Д-р жил в доме какого-то «иногороднего» казака, а лабораторию устроил в заброшенном складе для зерна — это было просторное каменное здание без окон, кишащее крысами.

Казак-кубанец чудовищно голодал. Он еще держался — не уезжал на запад, потому что знал, что ехать с семьей нелегко, что его жена и трое детей рискуют заболеть, не выдержать дороги.

Д-р с любопытством наблюдал, как все четверо грызли корни, ели траву, как они, желтые и изможденные, лежали целыми часами где попало…

Сам доктор располагал немалым запасом черепаховых супов и за себя не боялся. Кроме того, он убедился, что за хорошие деньги можно кое-что и прикупить. Поэтому он спокойно наблюдал, как казак постепенно распродал всю чистую одежду, как он, его дети и жена ходили уже голые, с раздутыми животами, добывая траву и корни.

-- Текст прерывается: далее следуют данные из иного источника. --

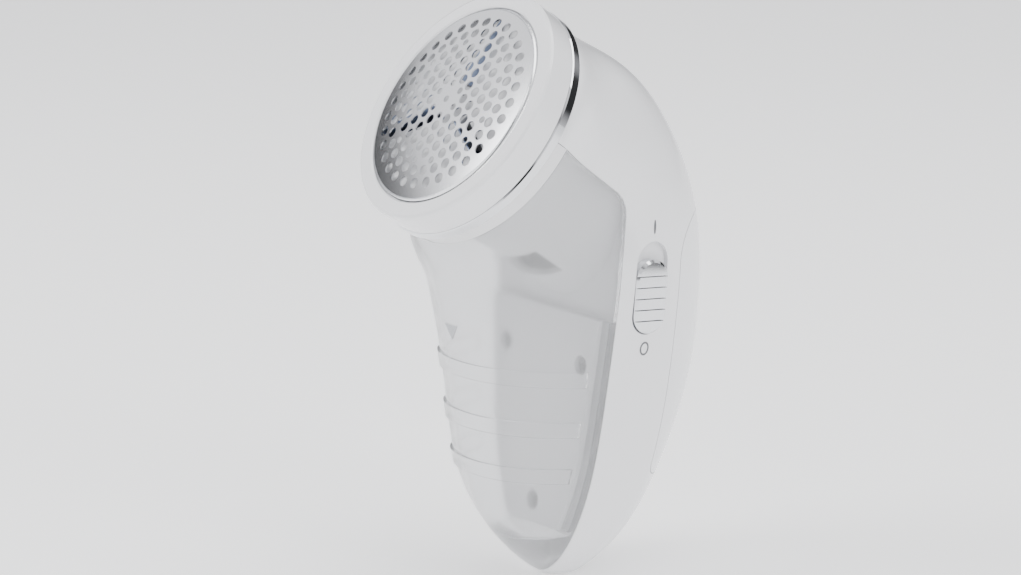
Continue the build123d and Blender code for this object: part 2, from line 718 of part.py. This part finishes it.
# ---------------------------------------------------------------- battery door, tray, cells and contacts
with BuildPart() as battery_door:
    add(casing_wall.part)
    add(door_zone(GAP), mode=Mode.INTERSECT)
    # The lower edge is rounded about the hinge line, so that it turns in the casing's groove.
    with BuildSketch(GRIP_SIDE):
        with Locations((HINGE_Q, HINGE_H - 1)):
            Rectangle(6, HINGE_R + 1, align=(Align.MIN, Align.MIN))
        with Locations((HINGE_Q, HINGE_H)):
            Circle(HINGE_R, mode=Mode.SUBTRACT)
    extrude(amount=20, both=True, mode=Mode.SUBTRACT)
    # Room for the casing's lugs.
    with BuildSketch(GRIP_SIDE):
        with Locations((HINGE_Q, HINGE_H)):
            Circle(1.75)
    extrude(amount=KNUCKLE + 3, both=True, mode=Mode.SUBTRACT)
    # Knuckle with its two stub ends.
    with BuildSketch(GRIP_SIDE):
        with Locations((HINGE_Q, HINGE_H)):
            Circle(1.6)
        with Locations((HINGE_Q - 1.6, HINGE_H)):
            Rectangle(2.6, 4.5, align=(Align.MIN, Align.MIN))
    extrude(amount=KNUCKLE, both=True)
    with BuildSketch(GRIP_SIDE):
        with Locations((HINGE_Q, HINGE_H)):
            Circle(0.8)
    extrude(amount=KNUCKLE + 2.2, both=True)
    # Grip lines for the thumb near the top.
    with BuildSketch(GRIP_SIDE):
        for h in (90, 93, 96):
            with Locations((45, h)):
                Rectangle(8.6, 0.9)
    extrude(amount=8, both=True, mode=Mode.SUBTRACT)
finish(battery_door, "battery_door")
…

В Америке уважаемый химик, воспитанный в строгих правилах морали, едва ли смог бы жить в одном доме с голыми людьми, но это были дикари, что-то близкое к китайцам или вообще к каким-то животным, и д-р невозмутимо рассматривал раздутые животы. Его интересовало, сколько день они выживут на таком непитательном и вредном рационе, как трава и корни.

К его удивлению, они продержались куда дольше, чем он рассчитывал. Сначала умерла младшая девочка. Мать с плачем обнимала ребенка и не давала его унести.

— Сейчас будут есть, — предвкушал неслыханное развлечение О’Кенан. Он знаками объяснил казаку, что хотел бы разрезать труп, чтобы исследовать изменения в организме. Попытался объяснить, что тогда удобнее будет и резать мясо для еды, так как могут попасться несъедобные части. Но казак посмотрел на Кенана таким взглядом, что тот спешно решил прогуляться. Ребенка закопали. Ночью д-р Кенан все-таки выкопал ребенка и отнес тело в свою лабораторию. Он успел только разрезать живот девочки и приступить к изучению деструкции органов пищеварения, как в дверь постучали. Д-р спешно накрыл тело какой-то материей, которая называлась «rjadno», и открыл дверь. Казак прошел прямо к столу, стянул рядно и обнажил тело.